(Des)Consideração
«Um maior número de pessoas com empregos dignos significa um crescimento económico mais forte e inclusivo. O aumento do crescimento gera mais recursos para criar empregos dignos. É uma equação simples, mas que tem sido largamente negligenciada na formulação de políticas internacionais antes e depois da crise financeira de 2008». A afirmação é da Organização Internacional do Trabalho, na sua Agenda para o Trabalho Digno, onde se recorda que o poder de compra dos trabalhadores «impulsiona o crescimento e o desenvolvimento de empresas sustentáveis» e «aumenta as receitas fiscais para os governos, que podem consequentemente financiar medidas sociais». Não se trata propriamente da descoberta da pólvora, mas a avaliar pelo que se passa em Portugal é de temer que por cá a Agenda continue a ser remetida para as calendas gregas.
Confrontados com alterações ao Código do Trabalho, tão revolucionárias, mas tão revolucionárias que nem sequer repõem a situação existente antes da troika, as confederações da indústria, do comércio e serviços, da agricultura e do turismo suspenderam a sua participação nas reuniões da Concertação Social e pediram uma audiência ao Presidente da República para fazer queixinhas da «desconsideração» de que alegadamente foram alvo por parte do Governo.
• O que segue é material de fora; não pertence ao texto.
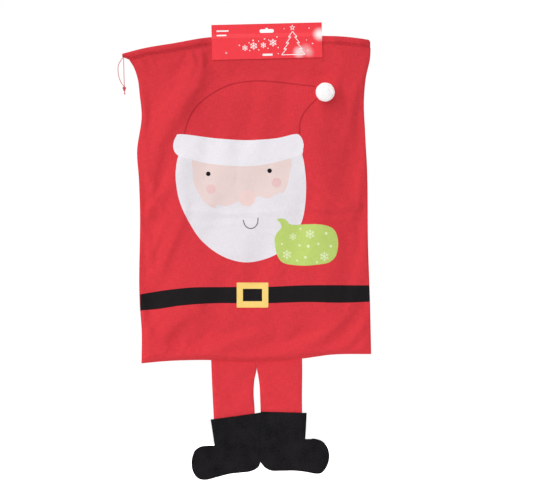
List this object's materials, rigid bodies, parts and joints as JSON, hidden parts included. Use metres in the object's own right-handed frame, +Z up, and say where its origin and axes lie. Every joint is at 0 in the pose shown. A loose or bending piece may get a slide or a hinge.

António Costa ter-se-á esquecido de avisar os patrões das modestas propostas de alteração à lei laboral, pelo que os senhores ficaram ressentidos.
É natural. Para o patronato não é «desconsideração» manter trabalhadores eternamente em trabalho precário; pagar tuta e meia por trabalho extraordiário, o mais das vezes imposto como se horário normal fosse; eternizar salários de miséria que perpetuam a pobreza; despedir a seu belo prazer a troco de quase nada quem de seu só tem a força de trabalho.
Para o patronato, não é «desconsideração» a caducidade dos contratos colectivos de trabalho, a competitividade à custa de mão-de-obra barata, do trabalho clandestino, da fuga aos impostos, das discriminações de todo o tipo. Essa é a ordem natural das coisas.
A queixa a Belém, como se a proposta do Governo fosse o assalto ao Palácio de Inverno da lei laboral, só não é hilariante porque distrai do essencial para o acessório. E isso sim, é perigoso.